* [GIVEN MATERIAL]:
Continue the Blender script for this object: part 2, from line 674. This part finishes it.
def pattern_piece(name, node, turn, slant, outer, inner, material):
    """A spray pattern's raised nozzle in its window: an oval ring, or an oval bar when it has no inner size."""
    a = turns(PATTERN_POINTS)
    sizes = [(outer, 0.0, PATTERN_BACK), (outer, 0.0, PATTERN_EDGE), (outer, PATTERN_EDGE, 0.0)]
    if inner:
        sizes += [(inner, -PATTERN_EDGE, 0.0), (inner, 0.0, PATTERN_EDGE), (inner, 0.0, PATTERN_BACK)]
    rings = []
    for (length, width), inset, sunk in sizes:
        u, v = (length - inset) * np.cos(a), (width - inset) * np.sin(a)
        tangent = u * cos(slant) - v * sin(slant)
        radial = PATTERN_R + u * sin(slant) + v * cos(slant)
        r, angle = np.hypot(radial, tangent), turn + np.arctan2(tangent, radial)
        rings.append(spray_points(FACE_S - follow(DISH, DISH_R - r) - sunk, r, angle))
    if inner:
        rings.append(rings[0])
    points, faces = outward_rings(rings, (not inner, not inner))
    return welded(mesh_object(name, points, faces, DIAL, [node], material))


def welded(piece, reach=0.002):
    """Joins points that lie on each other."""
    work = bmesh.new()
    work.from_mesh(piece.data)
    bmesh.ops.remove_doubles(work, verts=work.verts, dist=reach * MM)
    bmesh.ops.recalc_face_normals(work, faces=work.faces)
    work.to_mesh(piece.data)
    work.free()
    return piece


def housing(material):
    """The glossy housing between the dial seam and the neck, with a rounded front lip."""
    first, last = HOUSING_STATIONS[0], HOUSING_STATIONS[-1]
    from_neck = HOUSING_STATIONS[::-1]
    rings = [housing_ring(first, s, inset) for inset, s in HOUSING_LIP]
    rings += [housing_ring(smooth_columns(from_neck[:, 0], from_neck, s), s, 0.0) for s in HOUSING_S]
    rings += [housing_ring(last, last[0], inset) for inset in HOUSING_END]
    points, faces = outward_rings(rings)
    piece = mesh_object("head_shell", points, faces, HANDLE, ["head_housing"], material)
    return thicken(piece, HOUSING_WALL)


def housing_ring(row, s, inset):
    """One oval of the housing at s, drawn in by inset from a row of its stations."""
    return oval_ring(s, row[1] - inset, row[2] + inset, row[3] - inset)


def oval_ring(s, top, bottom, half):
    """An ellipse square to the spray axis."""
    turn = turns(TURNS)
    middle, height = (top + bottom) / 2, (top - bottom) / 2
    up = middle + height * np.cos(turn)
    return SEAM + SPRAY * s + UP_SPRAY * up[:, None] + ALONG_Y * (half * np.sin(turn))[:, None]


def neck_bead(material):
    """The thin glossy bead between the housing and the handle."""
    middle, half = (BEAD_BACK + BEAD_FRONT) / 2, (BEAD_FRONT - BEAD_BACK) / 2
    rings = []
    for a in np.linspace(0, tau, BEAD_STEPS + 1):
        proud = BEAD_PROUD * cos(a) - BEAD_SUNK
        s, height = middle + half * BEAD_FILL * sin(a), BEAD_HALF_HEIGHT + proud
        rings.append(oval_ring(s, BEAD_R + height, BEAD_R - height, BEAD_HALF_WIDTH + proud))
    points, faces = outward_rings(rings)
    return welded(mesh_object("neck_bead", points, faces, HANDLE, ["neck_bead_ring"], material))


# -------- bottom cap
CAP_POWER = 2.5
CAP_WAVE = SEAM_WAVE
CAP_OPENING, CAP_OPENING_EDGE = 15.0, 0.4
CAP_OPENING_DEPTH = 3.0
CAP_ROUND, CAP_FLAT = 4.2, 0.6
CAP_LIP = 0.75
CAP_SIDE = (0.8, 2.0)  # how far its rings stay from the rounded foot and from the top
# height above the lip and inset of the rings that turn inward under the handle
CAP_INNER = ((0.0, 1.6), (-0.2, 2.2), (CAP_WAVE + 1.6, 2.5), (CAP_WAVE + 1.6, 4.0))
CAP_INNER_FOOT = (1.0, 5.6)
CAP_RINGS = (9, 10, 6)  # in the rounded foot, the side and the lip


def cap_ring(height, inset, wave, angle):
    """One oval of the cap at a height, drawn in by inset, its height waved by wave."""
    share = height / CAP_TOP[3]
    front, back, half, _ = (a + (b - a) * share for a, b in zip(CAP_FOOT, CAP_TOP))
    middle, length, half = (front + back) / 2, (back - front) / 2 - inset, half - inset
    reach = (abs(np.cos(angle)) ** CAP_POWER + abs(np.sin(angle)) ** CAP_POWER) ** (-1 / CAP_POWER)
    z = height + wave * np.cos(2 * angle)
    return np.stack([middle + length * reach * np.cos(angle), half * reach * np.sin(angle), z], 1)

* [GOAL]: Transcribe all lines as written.

* [WRITTEN RESPONSE]:
Continue the Blender script for this object: part 2, from line 674. This part finishes it.
def pattern_piece(name, node, turn, slant, outer, inner, material):
    """A spray pattern's raised nozzle in its window: an oval ring, or an oval bar when it has no inner size."""
    a = turns(PATTERN_POINTS)
    sizes = [(outer, 0.0, PATTERN_BACK), (outer, 0.0, PATTERN_EDGE), (outer, PATTERN_EDGE, 0.0)]
    if inner:
        sizes += [(inner, -PATTERN_EDGE, 0.0), (inner, 0.0, PATTERN_EDGE), (inner, 0.0, PATTERN_BACK)]
    rings = []
    for (length, width), inset, sunk in sizes:
        u, v = (length - inset) * np.cos(a), (width - inset) * np.sin(a)
        tangent = u * cos(slant) - v * sin(slant)
        radial = PATTERN_R + u * sin(slant) + v * cos(slant)
        r, angle = np.hypot(radial, tangent), turn + np.arctan2(tangent, radial)
        rings.append(spray_points(FACE_S - follow(DISH, DISH_R - r) - sunk, r, angle))
    if inner:
        rings.append(rings[0])
    points, faces = outward_rings(rings, (not inner, not inner))
    return welded(mesh_object(name, points, faces, DIAL, [node], material))


def welded(piece, reach=0.002):
    """Joins points that lie on each other."""
    work = bmesh.new()
    work.from_mesh(piece.data)
    bmesh.ops.remove_doubles(work, verts=work.verts, dist=reach * MM)
    bmesh.ops.recalc_face_normals(work, faces=work.faces)
    work.to_mesh(piece.data)
    work.free()
    return piece


def housing(material):
    """The glossy housing between the dial seam and the neck, with a rounded front lip."""
    first, last = HOUSING_STATIONS[0], HOUSING_STATIONS[-1]
    from_neck = HOUSING_STATIONS[::-1]
    rings = [housing_ring(first, s, inset) for inset, s in HOUSING_LIP]
    rings += [housing_ring(smooth_columns(from_neck[:, 0], from_neck, s), s, 0.0) for s in HOUSING_S]
    rings += [housing_ring(last, last[0], inset) for inset in HOUSING_END]
    points, faces = outward_rings(rings)
    piece = mesh_object("head_shell", points, faces, HANDLE, ["head_housing"], material)
    return thicken(piece, HOUSING_WALL)


def housing_ring(row, s, inset):
    """One oval of the housing at s, drawn in by inset from a row of its stations."""
    return oval_ring(s, row[1] - inset, row[2] + inset, row[3] - inset)


def oval_ring(s, top, bottom, half):
    """An ellipse square to the spray axis."""
    turn = turns(TURNS)
    middle, height = (top + bottom) / 2, (top - bottom) / 2
    up = middle + height * np.cos(turn)
    return SEAM + SPRAY * s + UP_SPRAY * up[:, None] + ALONG_Y * (half * np.sin(turn))[:, None]


def neck_bead(material):
    """The thin glossy bead between the housing and the handle."""
    middle, half = (BEAD_BACK + BEAD_FRONT) / 2, (BEAD_FRONT - BEAD_BACK) / 2
    rings = []
    for a in np.linspace(0, tau, BEAD_STEPS + 1):
        proud = BEAD_PROUD * cos(a) - BEAD_SUNK
        s, height = middle + half * BEAD_FILL * sin(a), BEAD_HALF_HEIGHT + proud
        rings.append(oval_ring(s, BEAD_R + height, BEAD_R - height, BEAD_HALF_WIDTH + proud))
    points, faces = outward_rings(rings)
    return welded(mesh_object("neck_bead", points, faces, HANDLE, ["neck_bead_ring"], material))


# -------- bottom cap
CAP_POWER = 2.5
CAP_WAVE = SEAM_WAVE
CAP_OPENING, CAP_OPENING_EDGE = 15.0, 0.4
CAP_OPENING_DEPTH = 3.0
CAP_ROUND, CAP_FLAT = 4.2, 0.6
CAP_LIP = 0.75
CAP_SIDE = (0.8, 2.0)  # how far its rings stay from the rounded foot and from the top
# height above the lip and inset of the rings that turn inward under the handle
CAP_INNER = ((0.0, 1.6), (-0.2, 2.2), (CAP_WAVE + 1.6, 2.5), (CAP_WAVE + 1.6, 4.0))
CAP_INNER_FOOT = (1.0, 5.6)
CAP_RINGS = (9, 10, 6)  # in the rounded foot, the side and the lip


def cap_ring(height, inset, wave, angle):
    """One oval of the cap at a height, drawn in by inset, its height waved by wave."""
    share = height / CAP_TOP[3]
    front, back, half, _ = (a + (b - a) * share for a, b in zip(CAP_FOOT, CAP_TOP))
    middle, length, half = (front + back) / 2, (back - front) / 2 - inset, half - inset
    reach = (abs(np.cos(angle)) ** CAP_POWER + abs(np.sin(angle)) ** CAP_POWER) ** (-1 / CAP_POWER)
    z = height + wave * np.cos(2 * angle)
    return np.stack([middle + length * reach * np.cos(angle), half * reach * np.sin(angle), z], 1)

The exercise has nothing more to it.